● What the exercise asks
Give back the full material, exactly as it reads.

—————

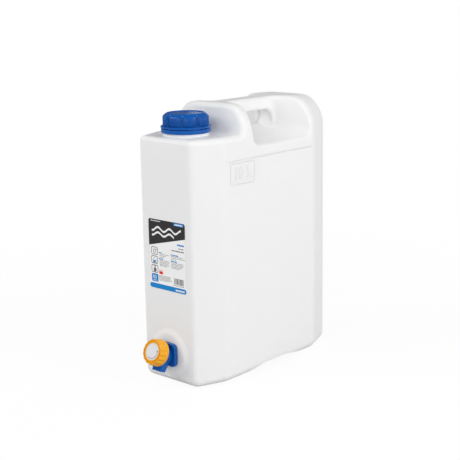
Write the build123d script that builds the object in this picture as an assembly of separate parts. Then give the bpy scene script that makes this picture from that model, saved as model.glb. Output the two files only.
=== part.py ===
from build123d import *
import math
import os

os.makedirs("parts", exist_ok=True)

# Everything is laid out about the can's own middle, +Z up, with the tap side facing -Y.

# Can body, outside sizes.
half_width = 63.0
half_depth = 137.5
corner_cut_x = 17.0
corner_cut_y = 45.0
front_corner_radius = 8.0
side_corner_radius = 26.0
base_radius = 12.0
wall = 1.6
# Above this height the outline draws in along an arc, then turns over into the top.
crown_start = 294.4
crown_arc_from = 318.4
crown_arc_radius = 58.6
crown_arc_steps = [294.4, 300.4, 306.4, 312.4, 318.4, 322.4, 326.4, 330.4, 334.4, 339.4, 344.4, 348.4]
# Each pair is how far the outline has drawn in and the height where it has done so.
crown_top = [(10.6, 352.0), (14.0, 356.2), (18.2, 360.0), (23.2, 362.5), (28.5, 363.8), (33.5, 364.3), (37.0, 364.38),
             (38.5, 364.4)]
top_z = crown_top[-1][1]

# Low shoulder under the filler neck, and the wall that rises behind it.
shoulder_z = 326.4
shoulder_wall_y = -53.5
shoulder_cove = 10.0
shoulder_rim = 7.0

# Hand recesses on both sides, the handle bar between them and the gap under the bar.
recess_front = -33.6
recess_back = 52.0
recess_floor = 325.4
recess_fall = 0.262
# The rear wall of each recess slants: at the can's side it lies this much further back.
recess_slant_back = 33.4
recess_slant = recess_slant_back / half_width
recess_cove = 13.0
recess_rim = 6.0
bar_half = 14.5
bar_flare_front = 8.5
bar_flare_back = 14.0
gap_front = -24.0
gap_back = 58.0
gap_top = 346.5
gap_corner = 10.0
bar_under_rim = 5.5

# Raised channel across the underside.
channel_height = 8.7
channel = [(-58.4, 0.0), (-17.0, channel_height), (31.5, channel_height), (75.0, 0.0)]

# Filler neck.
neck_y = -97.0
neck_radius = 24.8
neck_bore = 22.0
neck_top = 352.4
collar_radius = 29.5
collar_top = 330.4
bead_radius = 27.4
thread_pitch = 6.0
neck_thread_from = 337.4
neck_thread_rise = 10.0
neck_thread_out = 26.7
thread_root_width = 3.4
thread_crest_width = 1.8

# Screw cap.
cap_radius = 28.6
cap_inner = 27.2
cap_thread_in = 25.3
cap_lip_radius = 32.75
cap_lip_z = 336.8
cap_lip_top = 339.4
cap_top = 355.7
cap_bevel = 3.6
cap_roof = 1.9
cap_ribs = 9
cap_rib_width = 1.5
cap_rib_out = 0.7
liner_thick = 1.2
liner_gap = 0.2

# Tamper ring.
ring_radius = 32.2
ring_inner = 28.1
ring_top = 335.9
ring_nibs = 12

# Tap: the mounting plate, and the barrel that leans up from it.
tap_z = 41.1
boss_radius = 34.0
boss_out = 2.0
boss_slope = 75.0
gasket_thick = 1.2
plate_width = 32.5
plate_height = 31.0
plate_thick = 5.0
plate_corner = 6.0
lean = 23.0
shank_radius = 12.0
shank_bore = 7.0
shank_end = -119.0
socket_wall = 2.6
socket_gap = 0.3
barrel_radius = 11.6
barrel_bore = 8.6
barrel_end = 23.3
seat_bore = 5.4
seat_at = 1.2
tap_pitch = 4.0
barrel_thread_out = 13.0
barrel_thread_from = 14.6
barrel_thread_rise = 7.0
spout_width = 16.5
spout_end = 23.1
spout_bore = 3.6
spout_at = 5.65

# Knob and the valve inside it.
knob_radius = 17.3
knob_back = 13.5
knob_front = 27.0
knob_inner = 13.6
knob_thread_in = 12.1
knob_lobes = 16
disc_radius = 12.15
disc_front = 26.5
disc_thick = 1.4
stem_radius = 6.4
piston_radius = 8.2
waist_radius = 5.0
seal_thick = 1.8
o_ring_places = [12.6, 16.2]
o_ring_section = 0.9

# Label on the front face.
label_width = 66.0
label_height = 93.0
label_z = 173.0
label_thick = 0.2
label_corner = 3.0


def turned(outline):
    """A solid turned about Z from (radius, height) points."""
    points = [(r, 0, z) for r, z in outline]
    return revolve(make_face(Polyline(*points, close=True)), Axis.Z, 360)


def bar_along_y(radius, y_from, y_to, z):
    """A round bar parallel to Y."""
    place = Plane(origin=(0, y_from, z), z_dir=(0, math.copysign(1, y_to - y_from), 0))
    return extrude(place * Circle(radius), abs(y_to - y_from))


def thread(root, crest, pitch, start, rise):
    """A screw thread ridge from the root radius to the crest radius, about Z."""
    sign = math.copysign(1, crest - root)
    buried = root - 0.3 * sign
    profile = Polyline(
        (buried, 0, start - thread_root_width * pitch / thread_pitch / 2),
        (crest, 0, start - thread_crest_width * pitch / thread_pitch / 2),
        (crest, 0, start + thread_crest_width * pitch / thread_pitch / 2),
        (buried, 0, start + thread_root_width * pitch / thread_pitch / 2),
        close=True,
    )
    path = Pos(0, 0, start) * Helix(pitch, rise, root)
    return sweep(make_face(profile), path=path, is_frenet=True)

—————

● Output of the task
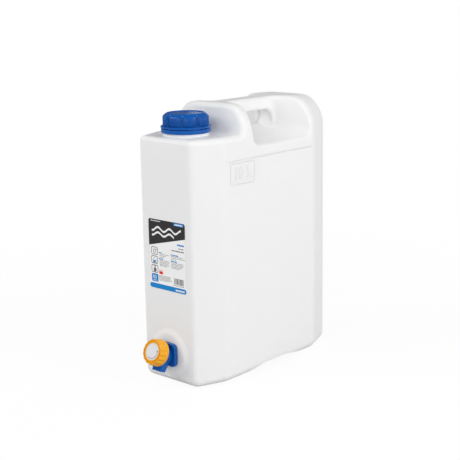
Write the build123d script that builds the object in this picture as an assembly of separate parts. Then give the bpy scene script that makes this picture from that model, saved as model.glb. Output the two files only.
=== part.py ===
from build123d import *
import math
import os

os.makedirs("parts", exist_ok=True)

# Everything is laid out about the can's own middle, +Z up, with the tap side facing -Y.

# Can body, outside sizes.
half_width = 63.0
half_depth = 137.5
corner_cut_x = 17.0
corner_cut_y = 45.0
front_corner_radius = 8.0
side_corner_radius = 26.0
base_radius = 12.0
wall = 1.6
# Above this height the outline draws in along an arc, then turns over into the top.
crown_start = 294.4
crown_arc_from = 318.4
crown_arc_radius = 58.6
crown_arc_steps = [294.4, 300.4, 306.4, 312.4, 318.4, 322.4, 326.4, 330.4, 334.4, 339.4, 344.4, 348.4]
# Each pair is how far the outline has drawn in and the height where it has done so.
crown_top = [(10.6, 352.0), (14.0, 356.2), (18.2, 360.0), (23.2, 362.5), (28.5, 363.8), (33.5, 364.3), (37.0, 364.38),
             (38.5, 364.4)]
top_z = crown_top[-1][1]

# Low shoulder under the filler neck, and the wall that rises behind it.
shoulder_z = 326.4
shoulder_wall_y = -53.5
shoulder_cove = 10.0
shoulder_rim = 7.0

# Hand recesses on both sides, the handle bar between them and the gap under the bar.
recess_front = -33.6
recess_back = 52.0
recess_floor = 325.4
recess_fall = 0.262
# The rear wall of each recess slants: at the can's side it lies this much further back.
recess_slant_back = 33.4
recess_slant = recess_slant_back / half_width
recess_cove = 13.0
recess_rim = 6.0
bar_half = 14.5
bar_flare_front = 8.5
bar_flare_back = 14.0
gap_front = -24.0
gap_back = 58.0
gap_top = 346.5
gap_corner = 10.0
bar_under_rim = 5.5

# Raised channel across the underside.
channel_height = 8.7
channel = [(-58.4, 0.0), (-17.0, channel_height), (31.5, channel_height), (75.0, 0.0)]

# Filler neck.
neck_y = -97.0
neck_radius = 24.8
neck_bore = 22.0
neck_top = 352.4
collar_radius = 29.5
collar_top = 330.4
bead_radius = 27.4
thread_pitch = 6.0
neck_thread_from = 337.4
neck_thread_rise = 10.0
neck_thread_out = 26.7
thread_root_width = 3.4
thread_crest_width = 1.8

# Screw cap.
cap_radius = 28.6
cap_inner = 27.2
cap_thread_in = 25.3
cap_lip_radius = 32.75
cap_lip_z = 336.8
cap_lip_top = 339.4
cap_top = 355.7
cap_bevel = 3.6
cap_roof = 1.9
cap_ribs = 9
cap_rib_width = 1.5
cap_rib_out = 0.7
liner_thick = 1.2
liner_gap = 0.2

# Tamper ring.
ring_radius = 32.2
ring_inner = 28.1
ring_top = 335.9
ring_nibs = 12

# Tap: the mounting plate, and the barrel that leans up from it.
tap_z = 41.1
boss_radius = 34.0
boss_out = 2.0
boss_slope = 75.0
gasket_thick = 1.2
plate_width = 32.5
plate_height = 31.0
plate_thick = 5.0
plate_corner = 6.0
lean = 23.0
shank_radius = 12.0
shank_bore = 7.0
shank_end = -119.0
socket_wall = 2.6
socket_gap = 0.3
barrel_radius = 11.6
barrel_bore = 8.6
barrel_end = 23.3
seat_bore = 5.4
seat_at = 1.2
tap_pitch = 4.0
barrel_thread_out = 13.0
barrel_thread_from = 14.6
barrel_thread_rise = 7.0
spout_width = 16.5
spout_end = 23.1
spout_bore = 3.6
spout_at = 5.65

# Knob and the valve inside it.
knob_radius = 17.3
knob_back = 13.5
knob_front = 27.0
knob_inner = 13.6
knob_thread_in = 12.1
knob_lobes = 16
disc_radius = 12.15
disc_front = 26.5
disc_thick = 1.4
stem_radius = 6.4
piston_radius = 8.2
waist_radius = 5.0
seal_thick = 1.8
o_ring_places = [12.6, 16.2]
o_ring_section = 0.9

# Label on the front face.
label_width = 66.0
label_height = 93.0
label_z = 173.0
label_thick = 0.2
label_corner = 3.0


def turned(outline):
    """A solid turned about Z from (radius, height) points."""
    points = [(r, 0, z) for r, z in outline]
    return revolve(make_face(Polyline(*points, close=True)), Axis.Z, 360)


def bar_along_y(radius, y_from, y_to, z):
    """A round bar parallel to Y."""
    place = Plane(origin=(0, y_from, z), z_dir=(0, math.copysign(1, y_to - y_from), 0))
    return extrude(place * Circle(radius), abs(y_to - y_from))


def thread(root, crest, pitch, start, rise):
    """A screw thread ridge from the root radius to the crest radius, about Z."""
    sign = math.copysign(1, crest - root)
    buried = root - 0.3 * sign
    profile = Polyline(
        (buried, 0, start - thread_root_width * pitch / thread_pitch / 2),
        (crest, 0, start - thread_crest_width * pitch / thread_pitch / 2),
        (crest, 0, start + thread_crest_width * pitch / thread_pitch / 2),
        (buried, 0, start + thread_root_width * pitch / thread_pitch / 2),
        close=True,
    )
    path = Pos(0, 0, start) * Helix(pitch, rise, root)
    return sweep(make_face(profile), path=path, is_frenet=True)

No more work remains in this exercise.